* * *
Shortly after the country’s founding, the U.S. government began collecting data on the racial and ethnic make-up of every person in each household. Every decennial ushers in some new language meant to enhance the accuracy and reliability of the census as a measurement of the entire national population. There’s symbolic power in being represented on the census—in being counted. But as the political scientist Melissa Nobles shows in her book Shades of Citizenship, these data also track compliance with civil-rights legislation, particularly voting districts. They are linked to federal resources, intensifying public agitation around the categories.
During the years between each census, researchers, activists, politicians, and interest groups lobby for the rewording of a label, the addition (or elimination) of a category, or the disaggregation of another, such as Asian or American Indian or Alaska Native. In 2000, for example, “Hispanic or Latino, or Spanish origins” was reclassified from racial to ethnic data. Respondents were also allowed to select multiple boxes to reflect multiracial heritage for the first time. Additional changes that affect how the racial makeup of the country is represented are underway, including the creation of a separate category for people of Middle Eastern and North African descent (referred to as MENA).
Shifts in racial classifications raise questions about what exactly is being counted, how people interpret the same questions differently, and what to do about people’s changing perceptions of their racial background. In 2015, the Pew Research Center reported that at least 9.8 million people reported a different racial or ethnic background than they did in 2000. When someone appears to “change” races, the resulting data is sometimes construed as erroneous.
The statistical accounting used to correct such errors is commonly referred to as “data cleaning” or data cleansing. This process involves identifying and then editing data already collected—through modification, enhancement, or deletion of responses—when it does not conform to some predetermined rules that standardize the data set. Ostensibly, the goal is to improve data quality by correcting measurement errors generated by people who complete the questionnaires or enter responses into the database. Data cleaning hopes to make a final data set similar to other, related ones, such as the other national censuses and the American Community Survey.
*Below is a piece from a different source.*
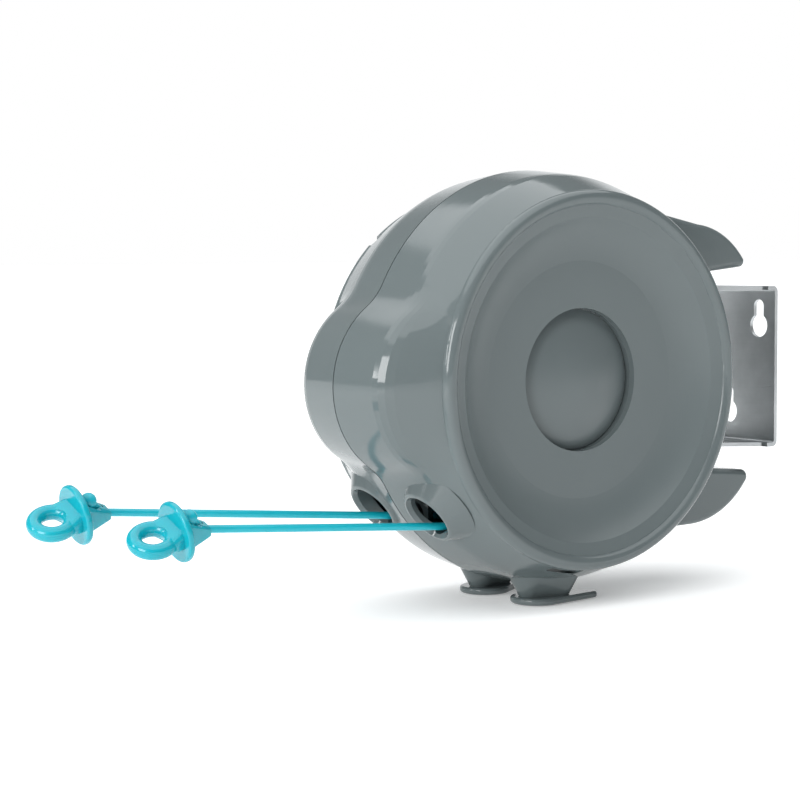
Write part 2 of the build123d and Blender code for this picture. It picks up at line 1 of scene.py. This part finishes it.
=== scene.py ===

Errors in reporting and recording certainly do happen. But if racial data must be cleaned, then some data is dirty. And that dirtiness is undeniably political. Some responses are more likely to be diagnosed as dirty. Given the goal of creating information that is comparable from one national census to the next, the data most under suspect are those that correspond to the categories most in flux: people who checked more than one box, for example, or those who saw themselves as members of different racial or ethnic groups at different times.